Elias Oltmanns wrote:
> Jens Axboe <jens.axboe@oracle.com> wrote:
>> On Thu, Apr 17 2008, Elias Oltmanns wrote:
>>> Jens Axboe <jens.axboe@oracle.com> wrote:
>>>> On Wed, Apr 16 2008, Elias Oltmanns wrote:
>>>>> blk_run_queue() as well as blk_start_queue() plug the device on reentry
>>>>> and schedule blk_unplug_work() right afterwards. However,
>>>>> blk_plug_device() takes care of that already and makes sure that there is
>>>>> a short delay before blk_unplug_work() is scheduled. This is important
>>>>> to prevent busy looping and possibly system lockups as observed here:
>>>>> <http://permalink.gmane.org/gmane.linux.ide/28351>.
>>>> If you call blk_start_queue() and blk_run_queue(), you better mean it.
>>>> There should be no delay. The only reason it does blk_plug_device() is
>>>> so that the work queue function will actually do some work.

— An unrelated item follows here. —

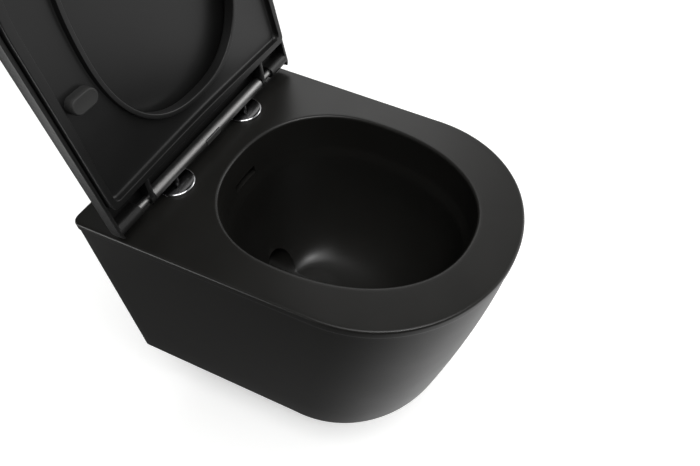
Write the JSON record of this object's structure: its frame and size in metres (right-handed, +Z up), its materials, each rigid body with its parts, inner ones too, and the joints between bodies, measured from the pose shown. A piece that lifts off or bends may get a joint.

>>> Well, I'm mainly concerned with blk_run_queue(). In a comment it says
>>> that it should recurse only once so as not to overrun the stack. On my
>>> machine, however, immediate rescheduling may have exactly as disastrous
>>> consequences as an overrunning stack would have since the system locks
>>> up completely.
>>>
>>> Just to get this straight: Are low level drivers allowed to rely on
>>> blk_run_queue() that there will be no loops or do they have to make sure
>>> that this function is not called from the request_fn() of the same
>>> queue?
>> It's not really designed for being called recursively. Which isn't the
>> problem imo, the problem is SCSI apparently being dumb and calling
>> blk_run_queue() all the time. blk_run_queue() must run the queue NOW. If
>> SCSI wants something like 'run the queue in a bit', it should use
>> blk_plug_device() instead.
>
> James would probably argue that this is alright as long as
> max_device_blocked and max_host_blocked are bigger than one.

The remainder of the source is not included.